Statement of Purpose To address current gaps in drowning research and inform local prevention efforts, our objective is to describe the epidemiology and clinical characteristics of pediatric drowning patients. In addition to an updated description of epidemiological patterns of injury, a more in-depth understanding of current clinical presentations and management is warranted to better characterize severity for nonfatal cases.
Methods/Approach A retrospective descriptive chart review of pediatric patients evaluated in a mid-Atlantic urban pediatric emergency department from January 2018 to December 2020.

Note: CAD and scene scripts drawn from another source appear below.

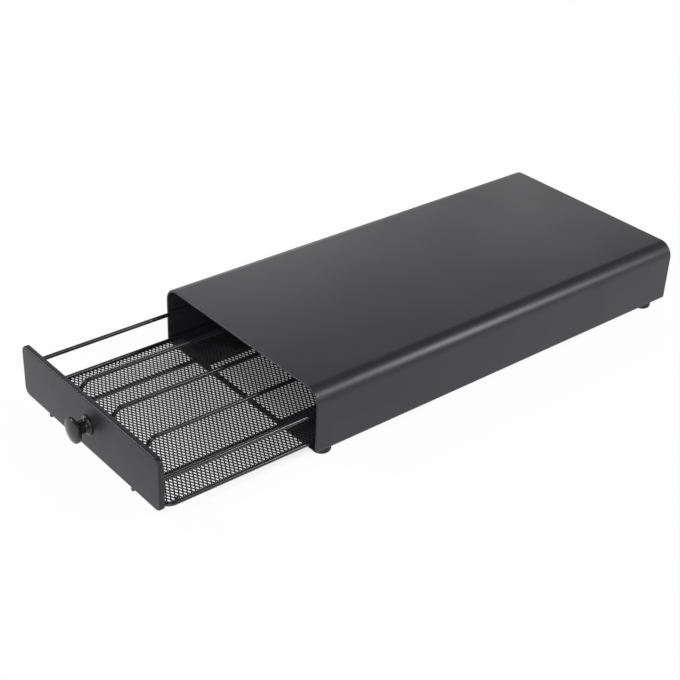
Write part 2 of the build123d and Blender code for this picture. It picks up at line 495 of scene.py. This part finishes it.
    def bead(self, place: Vector, size: Triple) -> None:
        """Adds a small rounded bead of weld metal.

        Args:
            place: Its middle.
            size: Its half widths along X, Y and Z.
        """
        bmesh.ops.create_icosphere(
            self.bm, subdivisions=2, radius=1.0,
            matrix=Matrix.Translation(place) @ Matrix.Diagonal((*size, 1.0)),
        )

    def piece(self, name: str, smooth_angle: float = 35.0) -> bpy.types.Object:
        """Finishes the mesh and makes it an object.

        Args:
            name: The object's name.
            smooth_angle: Edges flatter than this, in degrees, are shaded smooth.

        Returns:
            The new object, linked to the scene.
        """
        bmesh.ops.remove_doubles(self.bm, verts=self.bm.verts, dist=SAME_PLACE)
        bmesh.ops.recalc_face_normals(self.bm, faces=self.bm.faces)
        for face in self.bm.faces:
            face.smooth = True
        for edge in self.bm.edges:
            edge.smooth = edge.is_manifold and edge.calc_face_angle(0.0) < radians(smooth_angle)
        mesh = bpy.data.meshes.new(name)
        self.bm.to_mesh(mesh)
        self.bm.free()
        made = bpy.data.objects.new(name, mesh)
        bpy.context.scene.collection.objects.link(made)
        return made


@dataclass
class Assembly:
    """What both sub-assemblies share: placing pieces on a body and dressing them."""

    palette: Palette
    body: Body

    def place(self, piece: bpy.types.Object, slot: Slot, *nodes: str) -> bpy.types.Object:
        """Dresses a piece, sets it on its body and lets it stand for CAD nodes.

        Args:
            piece: The new piece.
            slot: The slot it takes its finish from.
            nodes: The CAD nodes it replaces.

        Returns:
            The piece.
        """
        self.palette.dress(piece, slot)
        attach(piece, self.body.value)
        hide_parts(*nodes)
        LOG.info("%s: %d faces, on %s", piece.name, len(piece.data.polygons), self.body.value)
        return piece

    def keep(self, slot: Slot, *nodes: str) -> None:
        """Dresses CAD nodes that stay as they are.

        Args:
            slot: The slot they take their finish from.
            nodes: Their names.
        """
        for node in nodes:
            self.palette.dress(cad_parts[node], slot)
            LOG.info("%s: CAD node kept, %s", node, slot.value)


# --- Casing -------------------------------------------------------------------------------------


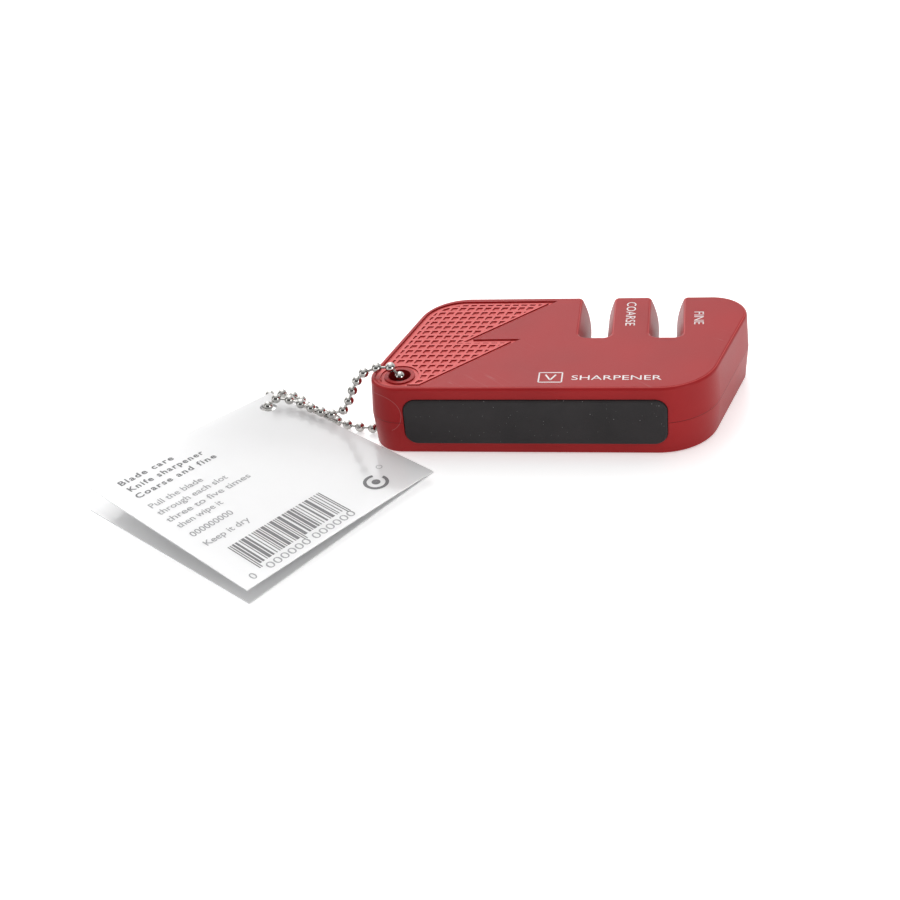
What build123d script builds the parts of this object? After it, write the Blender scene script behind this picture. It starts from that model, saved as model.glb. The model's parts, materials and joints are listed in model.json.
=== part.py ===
"""Two-stage pocket edge sharpener: moulded housing, cutters, grip pad, and a hang tag on a bead chain.

Millimetres, +Z up. The sharpener lies on its back face. The origin is the centre of that face,
+X runs along the housing, and +Y points at the edge that the two slots open through.
"""
from build123d import *
from math import asin, atan2, cos, degrees, pi, radians, sin, tan
import os

os.makedirs("parts", exist_ok=True)

# ---- Housing -------------------------------------------------------------------------------
body_t = 17.4  # thickness, back face to grip face
body_depth = 42.4  # front edge to slot edge
half_len = 38.87  # half length at mid depth
lean = 0.291  # sideways lean of the slanted ends, per unit of depth
parting_z = 8.5  # height of the joint between the two shells
bulge = 0.56  # how far the drafted walls stand out at the joint
edge_r = 0.8  # rounding of the outer face edges
wall = 2.2
floor_t = 2.4  # thickness of the two outer faces
corner_radii = (6.5, 14.0, 8.0, 12.0)  # front left, then anticlockwise
lip_out, lip_h = 1.2, 0.9  # locating lip between the shells
lip_gap = 0.1
lip_clear = 0.4  # the lip stops this far from the slot blocks and the hole

# ---- Slots ---------------------------------------------------------------------------------
slot_x = {"coarse": 7.27, "fine": 23.77}
slot_floor_y = 1.85
throat_half = 2.12  # half width at mid thickness
flare_r = 19.7  # radius of the slot walls, which flare towards both faces
slot_floor_r = 1.9
mouth_r = 1.2
tower_half = 5.9  # half width of the solid block around a slot
tower_y0 = -3.0
mid_z = body_t / 2
slot_over = 2.0  # the slot spaces run past both faces by this much
slot_past = 4.0  # and past the slot edge by this much

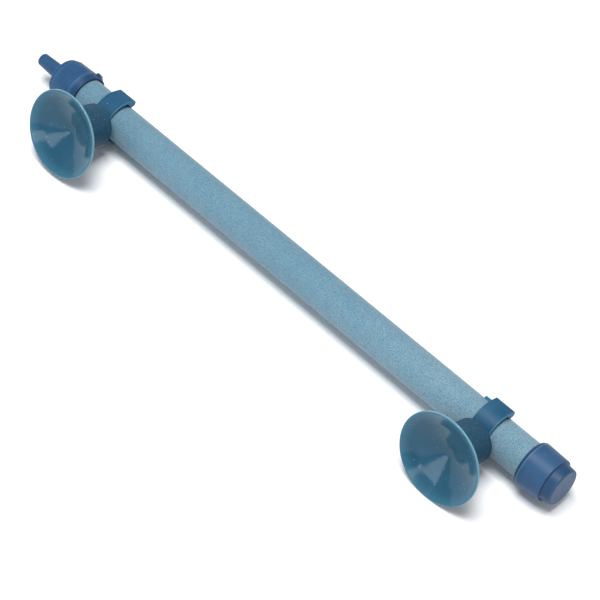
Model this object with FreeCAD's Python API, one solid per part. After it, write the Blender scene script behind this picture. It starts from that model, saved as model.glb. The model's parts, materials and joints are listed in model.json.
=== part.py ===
import FreeCAD, Part

import math
import os

from FreeCAD import Placement, Rotation, Vector

# Lengths are millimetres and angles are degrees.

# Porous tube, sintered and bored through
tube_length = 278.0
tube_radius = 8.0
tube_bore_radius = 4.8
tube_edge_break = 0.4

# What both caps share: a socket over the tube and a spigot inside it
socket_clearance = 0.24
socket_lead = 0.3
spigot_length = 8.0
spigot_wall = 1.3
spigot_rounding = 0.4
spigot_clearance = 0.28
mouth_wall = 0.95
mouth_edge_rounding = 0.2
mouth_taper_rounding = 0.5
barrel_mouth_radius = 9.75
barrel_floor = 1.7
shoulder_rounding = 0.45

# Inlet cap, with the nipple that an airline pushes onto
inlet_socket_depth = 11.9
inlet_mouth_taper = 3.5
inlet_shoulder_radius = 9.4
collar_radius = 8.7
collar_length = 2.5
collar_rounding = 0.9
collar_fillet = 0.1
nipple_seat_radius = 3.25
nipple_seat_length = 5.8
nipple_seat_fillet = 0.4
nipple_taper_length = 8.7
nipple_tip_radius = 2.85
nipple_tip_rounding = 0.8
air_bore_radius = 1.5
air_bore_rounding = 0.3
nub_back = 3.4
nub_length = 1.5
nub_foot = 0.3
nub_width = 2.4
nub_radius = 10.6
nub_rounding = 0.35
nub_angle = 34.0

# End cap, with a smaller closed neck; it sits a little askew, turned about its mouth
end_socket_depth = 10.3
end_mouth_taper = 1.2
end_shoulder_radius = 9.2
neck_radius = 8.25
neck_face_radius = 7.85
neck_length = 4.35
neck_rounding = 0.8
neck_wall = 2.0
neck_fillet = 0.3
neck_floor_rounding = 0.6
end_cap_skew = 1.3
end_cap_skew_way = 34.0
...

Results 57 patients aged 0–18 years were identified. Patients 1–4 years of age represented 53% of those identified. Similar numbers of African American (N=24, 42%) and Caucasian (N=22, 38%) patients presented for evaluation following drowning. Although the majority of events were unintentional, one event was a self-injury with drowning as the mechanism of suicide attempt. More than half of the patients required CPR (N=32, 56%) and/or admission (N=32, 56%). The majority of patients survived (N=54, 95%) despite need for high level of intervention. Many patients (77%) had chest x-rays obtained, and of those, 59% were abnormal. About 70% of events occurred Friday through Saturday (N=40), in a pool (N=40), and during the summer (N=41).
Conclusions Drowning can be an intentional or unintentional source of injury in pediatric patients. Among the patients who presented to the emergency department after a drowning event, most received CPR and/or were admitted. In this study population, weekends, outdoor pools, and summer season are potential high yield targets for drowning prevention efforts.
Significance This study presents some epidemiological and clinical patterns that are helpful to inform prevention approaches. It is worth noting that rates of pediatric suicidal ideation and attempts have risen due to stressors related to COVID-19, and recognizing that drowning can be a mechanism of self-injury is important.